Court orders utilities to clean the airCopyright 2000, MSNBC
June 23, 2000
MSNBC STAFF AND WIRE REPORTS
June 23 — 100 million Americans can expect to breathe cleaner air after a federal appeals court upheld a plan forcing states and utilities to reduce smog-forming emissions that are drifting their borders. The Environmental Protection Agency had drawn up the plan as a way to eliminate “interstate smog.”
‘One of the major health benefits of this action will be the reduction of incidents of childhood asthma, which has been growing at alarming rates.’

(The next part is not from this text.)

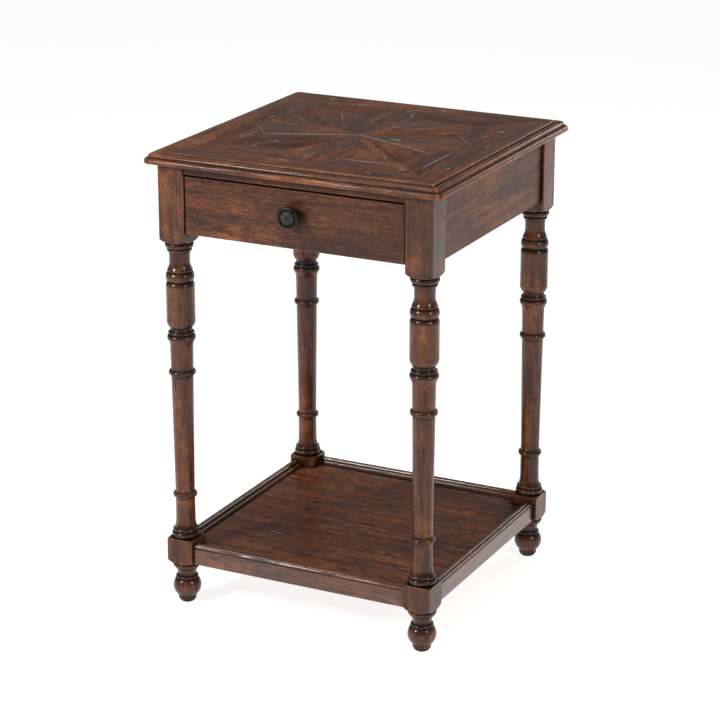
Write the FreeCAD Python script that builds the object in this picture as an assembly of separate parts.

“THIS DECISION is a major environmental victory for everyone living throughout the eastern United States,” EPA Administrator Carol Browner Browner said in a statement. “It means over a hundred million people will now breathe healthier air as a result of significant reductions in harmful emissions from the most polluting power plants throughout the region.”
“One of the major health benefits of this action will be the reduction of incidents of childhood asthma, which has been growing at alarming rates,” Browner said.
The ruling came late Thursday by the D.C. Circuit Court of Appeals, effectively rejecting appeals by Midwest utilities and other industry groups for a delay.
The ruling means that 19 states now have four months to submit to the EPA plans for reducing nitrogen oxide by May 2003.
The EPA is letting states decide whether to crack down on power plant emissions or use some other method, such as attacking pollution from the exhausts of cars and trucks. But it says going after utilities will in many cases be the cheapest way for states to comply.
The court decision came in response to a request for reconsideration of a March decision by a three-judge panel. That panel had ruled in EPA’s favor on rules for 19 of the 22 states that EPA identified as causing downwind pollution problems.
The full appellate court upheld that earlier decision and lifted a stay that had blocked implementation of the request for nitrogen oxide-limiting plans.
The 19 states are Alabama, Connecticut, Delaware, Illinois, Indiana, Kentucky, Maryland, Massachusetts, Michigan, North Carolina, New Jersey, New York, Ohio, Pennsylvania, Rhode Island, South Carolina, Tennessee, Virginia and West Virginia.